A Generalized Linear Model is defined as follows:

${\eta }_i=\alpha +{\beta }_1\cdot X_{1i}+{\beta }_2\cdot X_{2i}+\dots +{\beta }_k\cdot X_{\mathit{ki}}$

where η is known as a canonical link function, α represents the constant, β_j (j = 1, 2, ..., k) are the coefficients of each explanatory variable and correspond to the parameters to be estimated, X_j are the explanatory variables (metric or dummies), and the subscripts i represent each one of the observations of the sample being analyzed (i = 1, 2, ..., n, where n is the sample size).

Box VI.1 relates each specific case of the generalized linear models to the characteristic of the dependent variable, its distribution and the respective canonical link function.

Box VI.1

Generalized Linear Models, Characteristics of the Dependent Variable, and Canonical Link Functions

Regression Model	Characteristic of the Dependent Variable	Distribution	Canonical Link Function (η)
Linear	Quantitative	Normal	$\hat{Y}$
With Box-Cox Transformation	Quantitative	Normal after the Transformation	$\frac{{\hat{Y}}^{\lambda }-1}{\lambda }$
Binary Logistic	Qualitative with 2 Categories (Dummy)	Bernoulli	$ln\left(\frac{p}{1-p}\right)$
Multinomial Logistic	Qualitative with M (M > 2) Categories	Binomial	$ln\left(\frac{p_m}{1-p_m}\right)$
Poisson	Quantitative with Integer and Non-Negative Values (Count Data)	Poisson	ln(λ)
Negative Binomial	Quantitative with Integer and Non-Negative Values (Count Data)	Poisson-Gamma	ln(u)

Therefore, for a given dependent variable Y that represents the phenomenon being studied (outcome variable), we can specify each one of the models presented in Box VI.1 in the following way:

• Linear Regression Model

${\hat{Y}}_i=\alpha +{\beta }_1\cdot X_{1i}+{\beta }_2\cdot X_{2i}+\dots +{\beta }_k\cdot X_{\mathit{ki}}$

where Ŷ is the expected value of the dependent variable Y.

• Regression Model with Box-Cox Transformation

$\frac{{\hat{Y}}_i^{\lambda }-1}{\lambda }=\alpha +{\beta }_1\cdot X_{1i}+{\beta }_2\cdot X_{2i}+\dots +{\beta }_k\cdot X_{\mathit{ki}}$

where Ŷ is the expected value of the dependent variable Y and λ is the Box-Cox transformation parameter that maximizes the adherence to the normality of the distribution of the new variable generated from the original variable Y.

• Binary Logistic Regression Model

$ln\left(\frac{p_i}{1-p_i}\right)=\alpha +{\beta }_1\cdot X_{1i}+{\beta }_2\cdot X_{2i}+\dots +{\beta }_k\cdot X_{\mathit{ki}}$

where p is the probability of the event of interest occurring, defined by Y = 1, given that the dependent variable Y is a dummy.

• Multinomial Logistic Regression Model

$ln\left(\frac{p_{i_m}}{1-p_{i_m}}\right)={\alpha }_m+{\beta }_{1m}\cdot X_{1i}+{\beta }_{2m}\cdot X_{2i}+\dots +{\beta }_{\mathit{km}}\cdot X_{\mathit{ki}}$

where p_m (m = 0, 1, ..., M – 1) is the probability of occurrence of each one of the M categories of the dependent variable Y.

• Poisson Regression Model for Count Data

$ln\left({\lambda }_i\right)=\alpha +{\beta }_1\cdot X_{1i}+{\beta }_2\cdot X_{2i}+\dots +{\beta }_k\cdot X_{\mathit{ki}}$

where λ is the expected value of the number of occurrences of the phenomenon represented by the dependent variable Y, which presents count data with a Poisson distribution.

• Negative Binomial Regression Model for Count Data

$ln\left(u_i\right)=\alpha +{\beta }_1\cdot X_{1i}+{\beta }_2\cdot X_{2i}+\dots +{\beta }_k\cdot X_{\mathit{ki}}$

where u is the expected value of the number of occurrences of the phenomenon represented by the dependent variable Y, which presents count data with a Poisson-Gamma distribution.

Thus, Part VI discusses the Generalized Linear Models.
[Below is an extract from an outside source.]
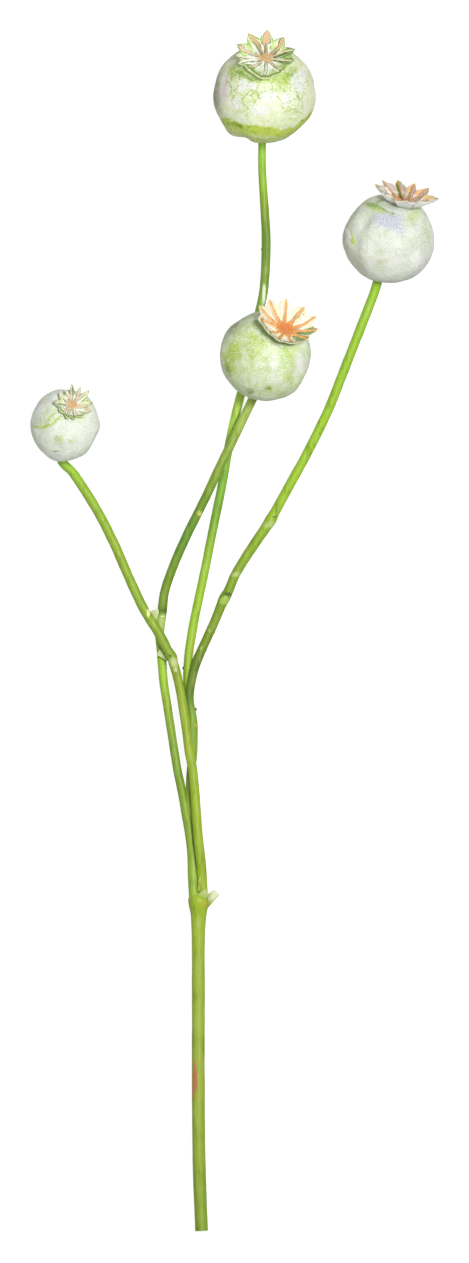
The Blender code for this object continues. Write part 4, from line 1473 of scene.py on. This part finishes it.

While Chapter 13 discusses the linear regression models and the models with Box-Cox transformation, Chapters 14 and 15 discuss the binary and multinomial logistic regression models and the Poisson and negative binomial regression models for count data, respectively, which are nonlinear exponential models, also called log-linear or semilogarithmic (to the left) models. Fig. VI.1 represents this logic.

The chapters in Part VI are structured in the same presentation logic, in which, initially, the concepts regarding each model and the criteria for estimating its parameters are presented, always using datasets that allow us to solve practical exercises in Excel. After that, the same exercises are solved, step by step, in Stata and in SPSS. At the end of each chapter, additional exercises are proposed, whose answers are available at the end of the book.